With its affordable basic products, Aeropostale was one of the strongest apparel performers during the recession of 2008 to 2009. However, as the economy started recovering, the retailer failed to take advantage of rising consumer interest in fashionable apparel, due to its persistent focus on the logo business. This resulted in consistent comparable sales decline for the company that continues to date. Even though Aeropostale has launched certain fashion collections over the past, its continuing focus on basic products has overshadowed those changes. Moreover, the sluggish economic environment in the U.S. has weighed heavily on consumers’ discretionary spending, which has troubled the entire apparel industry. While certain fast-fashion brands have been able to grab a sizable share of the low consumer spending on apparel, struggling retailers such as Aeropostale and Abercrombie & Fitch have been at the receiving end of this trend.

The competitive environment appears to be intensifying as Urban Outfitters, which performed very well throughout last year, has also started losing customers to low-cost fast-fashion brands. Since Aeropostale is already struggling to attract customers and cold weather in early February wasn’t conducive for apparel retailers, its results are unlikely to have improved. The retailer’s comparable sales decreased by substantial amounts in all the four quarters of fiscal 2013, and we expect that this metric to continued to decline in Q1 fiscal 2014 as well.

Store Closure Will Impact Revenues

Aeropostale stores are mainly located in shopping malls, where foot traffic has been weak over the past several quarters on account of weak consumer confidence. Moreover, shoppers have shunned the brand's basic logo products in search of more fashionable merchandise offered by other retailers such as Gap Inc and Urban Outfitters. As a result, Aeropostale hasn't been able to drive sufficient store traffic, which has led to heavy markdowns that impacted its store productivity. The company's revenue per square foot has declined by close to 30% over the last three years and its EBITDA (earnings before interest tax depreciation and amortization) margins have crashed by almost 20 percentage points.

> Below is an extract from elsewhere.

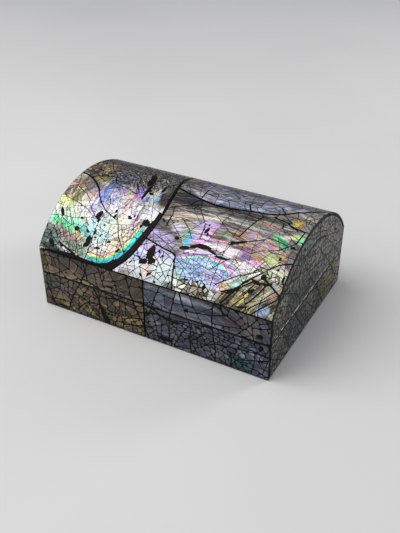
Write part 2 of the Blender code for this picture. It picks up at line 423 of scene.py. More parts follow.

While Aeropostale is trying hard to increase the proportion of fashionable products in its portfolio with collections such as Pretty Little Liars, Bethany Mota and Live Love Dream, it is also looking to cut its operating costs. The company has accelerated the closure of its under-performing namesake brand stores to improve its overall store productivity. At the start of fiscal 2013, the company had planned to close about 15-20 stores by the year-end, but it increased this figure to 30-40 half way through the year. In Q4 alone, Aeropostale shut down 29 stores. Over the next several years, the retailer plans to close 175 stores in the U.S., which will bring the store count down to around 750. We believe that some of these stores would have been closed in the first quarter of fiscal 2014.

Closing stores that do not generate significant traffic can have a slight positive impact on Aeropostale's revenue per square feet as well as its operating margins. However, this strategy will put tremendous pressure on Aeropostale’s revenue growth as the retailer will have fewer stores operational at the end of Q1 fiscal 2014 as compared to the same quarter last year. The teen apparel retailer operated 900 Aeropostale stores at the end of Q1 fiscal 2013 and 864 stores at the end of the last quarter of fiscal 2013. Assuming that the company closed 10-15 stores in the recently concluded quarter, it will report revenues from 50 fewer stores in Q1 results.